Thought you might enjoy a few pix of a recently completed renov/update of a 1968 Jeep Gladiator J3000drw with a Chinook coach. Found near Mt. Ranier, WA about 4 years ago in rough shape.
That’s awesome. Feel free to join my Chinook Camper and RV Facebook Group.
Hi I have a 1967 Chinook motorhome on a f350. Love all the pictures you have. Would like to join.
I would like to join. I have a classic also.
Can’t find your Facebook group. Can you put up a link? We own a 1970 GMC Chinook 1 ton. It has the awesome wrap around windows in the back. Got a ton of memories of taking my kids camping with my parents who owned it before my husband and I.

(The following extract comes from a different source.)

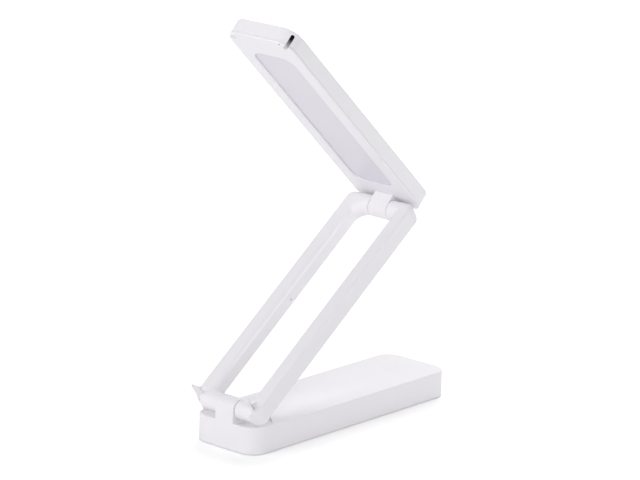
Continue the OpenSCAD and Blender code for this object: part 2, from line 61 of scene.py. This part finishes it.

I saw you on i90 a few weeks ago. Thats a cool looking set up. Never seen one on a Jeep chassis.
Hi-lift has special fitting to go into leveling tubes mounted to the frame.
Jim and Aaron, those are both nice rigs. Here’s a 1972 Chevy Cheyenne c30 Chinook I have owned for a few years. Hopefully this year I will get around to restoring it
Hi Eric, I saw the chinook on Curbside Classics. Any interest in selling it?
Hi Erin, do you still have this rig? I just bought one in Northern California that is almost identical. Mechanically it’s in great shape, but the motorhome needs some love!
My 1976 F350 chinook. Love this thing. I have worked and fixed up the inside. My wife and I just drove to Utah from Oregon in it. Old school is way cool!
Has anyone seen another motor home like this with an auto transmission ac ps pb from the 60s or 70s? Or is there possibly a Chinook RV camper similar to the one here from the 60s that can be customized to a 1960s Chevy C10 pickup? I just started looking for something like this and appreciate any info. Looking for a DIY project with the Chinook fiberglass roof. Thanks.
most of the Chevy Chinooks are built on C20/C30 chassis, and will be too heavy for a C10, especially when the holding tanks and gear is loaded. If you are on Facebook join Vintage Chinook Truck Campers and Motorhomes. I am finding them frequently and post them on the site. Majority are still in the PNW where they were built. As far as transmission goes, many of the Class C Chassis Mounts have auto transmissions.